I've often heard the oil price shocks cited as the cause of the rise of inflation during the 1973-81 period -- which is easy to refute by noting the simultaneous steady inflation in Germany and falling inflation in Japan, corresponding with different monetary policies.

But a sudden tripling of oil prices is a significant shock to the real economy, and the expected effect on the real economy would seem to have been reflected as it happened in the stock market.

(I lived through all that, and in fact was taking economics at NYU-Stern with professors from across the street at the NY Fed, and *they* certainly thought the oil price shock was a serious hit to the real economy.)

It's a big thing to ignore, and would seem to worth at least a word -- if only to debunk the notion.

Jim Glass writes:

I'll add that the 1974 recession was global, so it hardly seems likely to have been caused by domestic US policies. The effect of a tripling of oil prices, otoh...

It's a funny thing to me.
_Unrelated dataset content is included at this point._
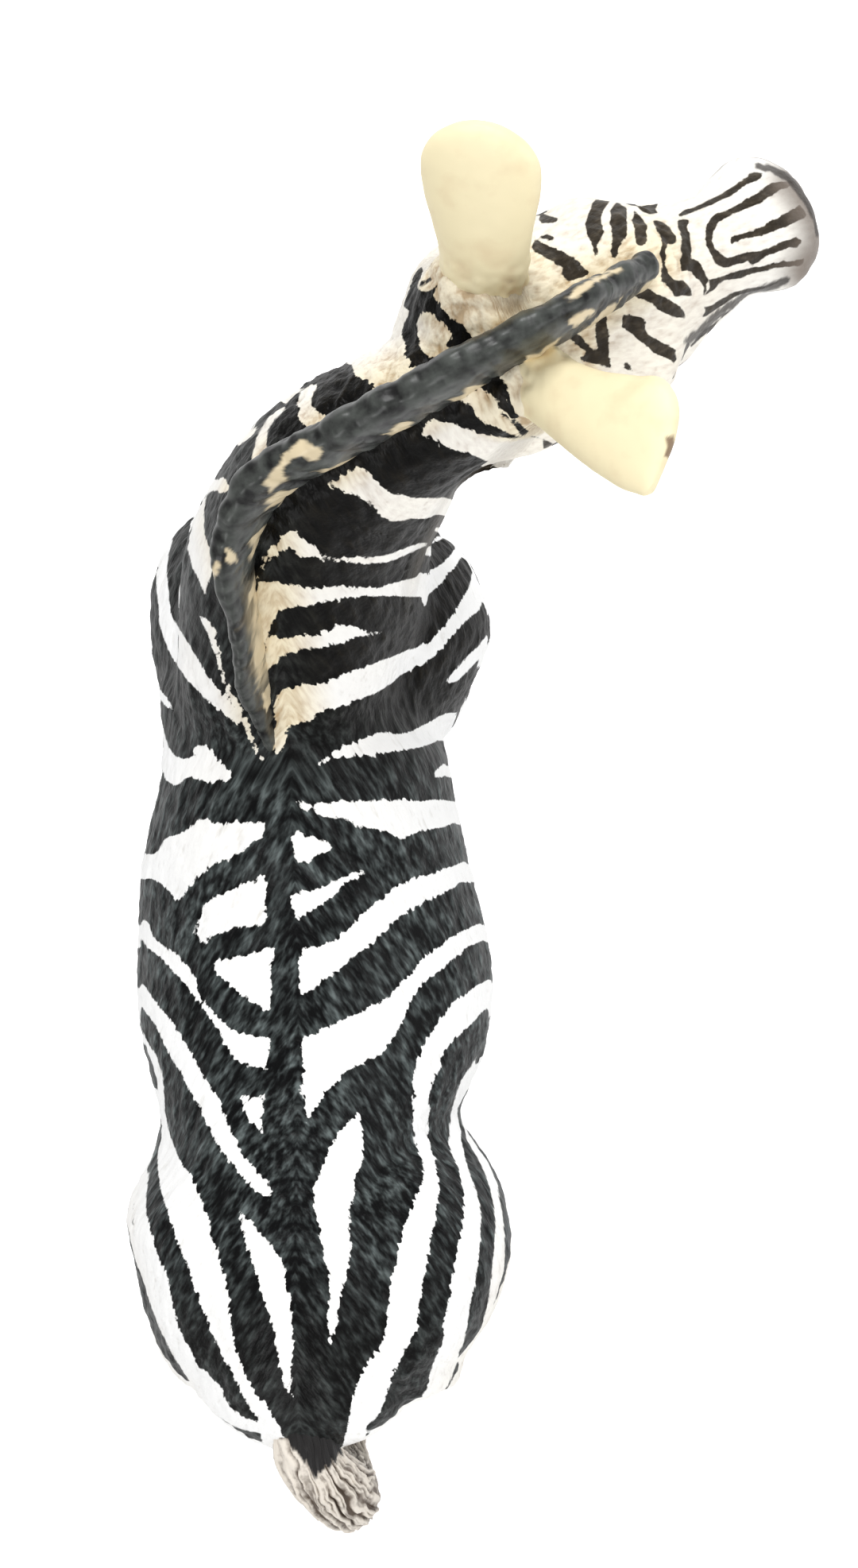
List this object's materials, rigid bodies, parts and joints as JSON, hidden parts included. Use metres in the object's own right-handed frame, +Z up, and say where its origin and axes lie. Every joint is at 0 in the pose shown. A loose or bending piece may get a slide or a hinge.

In 2008 everyone was screaming about the price of oil going up over $100 heading to $200, in the press there were daily damnations of "speculators" and hoarders driving up the price, oil companies manipulating up the price, Congressional and govt investigations of same, doomsday alarms of peak oil having arrived ... check the headlines from back then, the banking system was a much more minor issue and deemed under control. (Google Krugman's columns from 2008, and you'll find one after another on oil prices, not much on banks.)

Now, a mere eight years later, the Banking Crisis is universally deemed the cause of the recession, and oil as a trigger is completely forgotten by everyone (who hasn't read the Fed's minutes of the day).

And the Banking Crisis was caused by the home price explosion, which was caused by the Greenspan Fed's irresponsibly easy money policy and/or the US govt's regulators, etc, even though it was a global phenomenon that could hardly have been caused by US domestic policy...

But I digress.

Jim Glass,

Perhaps the rise in oil prices *was* caused by domestic US policies.

Black Gold: The End of Bretton Woods and the Oil-Price Shocks of the 1970s

However, I'm always willing to listen to counterarguments.

Jim Glass writes:

"Not a word about oil...?"

Re-reading I see that the words "oil shock" do appear once in the penultimate paragraph.

My bad for saying otherwise. Negligent reading on my part. Apologies.

But given the big difference in weight given to the other domestic policy factors throughout the post versus the nine short words given to oil at the end, I'll stick with the substance of my comment.

I have a hard time seeing how the end of wage & price controls, surely a beneficial economic event overall, would drive the stock market down 45%.

Capt. J Parker writes:

Here's oil price and Real GDP on the same graph. Real GDP was softening before the '73 oil price shock so I doesn't appear that oil shocks were the cause of the 74 recession. Might have prolonged and deepened it but, not what kicked it off IMHO.